▸ **Goal**
Copy out the listing exactly.

## Start Dataset section

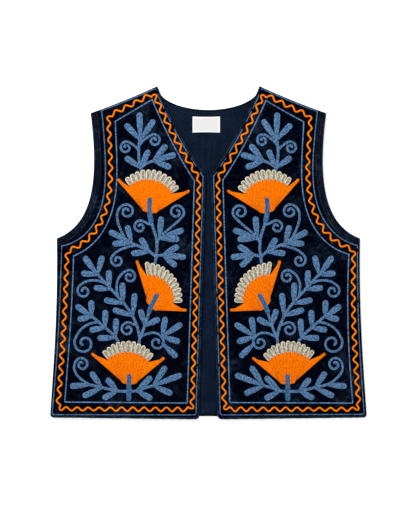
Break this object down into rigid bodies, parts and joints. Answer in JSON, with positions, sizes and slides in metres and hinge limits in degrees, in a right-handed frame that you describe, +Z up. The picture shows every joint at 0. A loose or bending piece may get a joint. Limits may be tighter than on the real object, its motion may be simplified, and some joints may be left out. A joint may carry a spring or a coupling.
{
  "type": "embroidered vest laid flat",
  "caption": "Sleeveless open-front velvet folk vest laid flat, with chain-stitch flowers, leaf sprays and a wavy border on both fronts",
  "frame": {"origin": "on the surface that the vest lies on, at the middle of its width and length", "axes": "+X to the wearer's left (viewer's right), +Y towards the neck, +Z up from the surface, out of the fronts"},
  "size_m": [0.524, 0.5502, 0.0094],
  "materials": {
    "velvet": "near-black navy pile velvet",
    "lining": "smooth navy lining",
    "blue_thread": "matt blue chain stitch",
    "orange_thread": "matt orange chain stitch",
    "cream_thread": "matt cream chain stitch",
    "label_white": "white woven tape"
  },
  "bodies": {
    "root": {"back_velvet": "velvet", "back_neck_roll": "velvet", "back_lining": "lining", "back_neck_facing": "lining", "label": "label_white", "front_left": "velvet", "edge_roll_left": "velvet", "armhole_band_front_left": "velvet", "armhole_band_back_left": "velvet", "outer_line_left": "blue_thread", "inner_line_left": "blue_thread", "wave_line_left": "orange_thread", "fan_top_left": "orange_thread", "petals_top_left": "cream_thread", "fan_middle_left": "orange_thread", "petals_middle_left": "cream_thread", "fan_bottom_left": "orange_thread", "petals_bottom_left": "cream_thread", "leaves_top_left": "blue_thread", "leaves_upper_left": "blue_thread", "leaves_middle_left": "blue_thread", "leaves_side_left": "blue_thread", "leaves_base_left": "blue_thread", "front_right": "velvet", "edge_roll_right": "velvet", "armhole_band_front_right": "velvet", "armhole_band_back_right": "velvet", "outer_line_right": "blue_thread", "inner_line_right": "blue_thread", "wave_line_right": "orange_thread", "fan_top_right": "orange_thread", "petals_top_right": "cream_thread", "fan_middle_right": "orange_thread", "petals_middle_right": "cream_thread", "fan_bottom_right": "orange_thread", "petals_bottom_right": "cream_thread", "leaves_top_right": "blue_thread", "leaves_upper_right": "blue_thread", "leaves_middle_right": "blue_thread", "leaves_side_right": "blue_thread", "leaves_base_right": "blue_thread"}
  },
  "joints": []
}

## End Dataset section

▸ **Written answer**
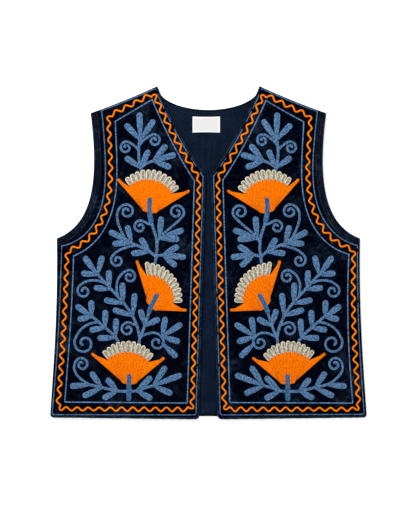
Break this object down into rigid bodies, parts and joints. Answer in JSON, with positions, sizes and slides in metres and hinge limits in degrees, in a right-handed frame that you describe, +Z up. The picture shows every joint at 0. A loose or bending piece may get a joint. Limits may be tighter than on the real object, its motion may be simplified, and some joints may be left out. A joint may carry a spring or a coupling.
{
  "type": "embroidered vest laid flat",
  "caption": "Sleeveless open-front velvet folk vest laid flat, with chain-stitch flowers, leaf sprays and a wavy border on both fronts",
  "frame": {"origin": "on the surface that the vest lies on, at the middle of its width and length", "axes": "+X to the wearer's left (viewer's right), +Y towards the neck, +Z up from the surface, out of the fronts"},
  "size_m": [0.524, 0.5502, 0.0094],
  "materials": {
    "velvet": "near-black navy pile velvet",
    "lining": "smooth navy lining",
    "blue_thread": "matt blue chain stitch",
    "orange_thread": "matt orange chain stitch",
    "cream_thread": "matt cream chain stitch",
    "label_white": "white woven tape"
  },
  "bodies": {
    "root": {"back_velvet": "velvet", "back_neck_roll": "velvet", "back_lining": "lining", "back_neck_facing": "lining", "label": "label_white", "front_left": "velvet", "edge_roll_left": "velvet", "armhole_band_front_left": "velvet", "armhole_band_back_left": "velvet", "outer_line_left": "blue_thread", "inner_line_left": "blue_thread", "wave_line_left": "orange_thread", "fan_top_left": "orange_thread", "petals_top_left": "cream_thread", "fan_middle_left": "orange_thread", "petals_middle_left": "cream_thread", "fan_bottom_left": "orange_thread", "petals_bottom_left": "cream_thread", "leaves_top_left": "blue_thread", "leaves_upper_left": "blue_thread", "leaves_middle_left": "blue_thread", "leaves_side_left": "blue_thread", "leaves_base_left": "blue_thread", "front_right": "velvet", "edge_roll_right": "velvet", "armhole_band_front_right": "velvet", "armhole_band_back_right": "velvet", "outer_line_right": "blue_thread", "inner_line_right": "blue_thread", "wave_line_right": "orange_thread", "fan_top_right": "orange_thread", "petals_top_right": "cream_thread", "fan_middle_right": "orange_thread", "petals_middle_right": "cream_thread", "fan_bottom_right": "orange_thread", "petals_bottom_right": "cream_thread", "leaves_top_right": "blue_thread", "leaves_upper_right": "blue_thread", "leaves_middle_right": "blue_thread", "leaves_side_right": "blue_thread", "leaves_base_right": "blue_thread"}
  },
  "joints": []
}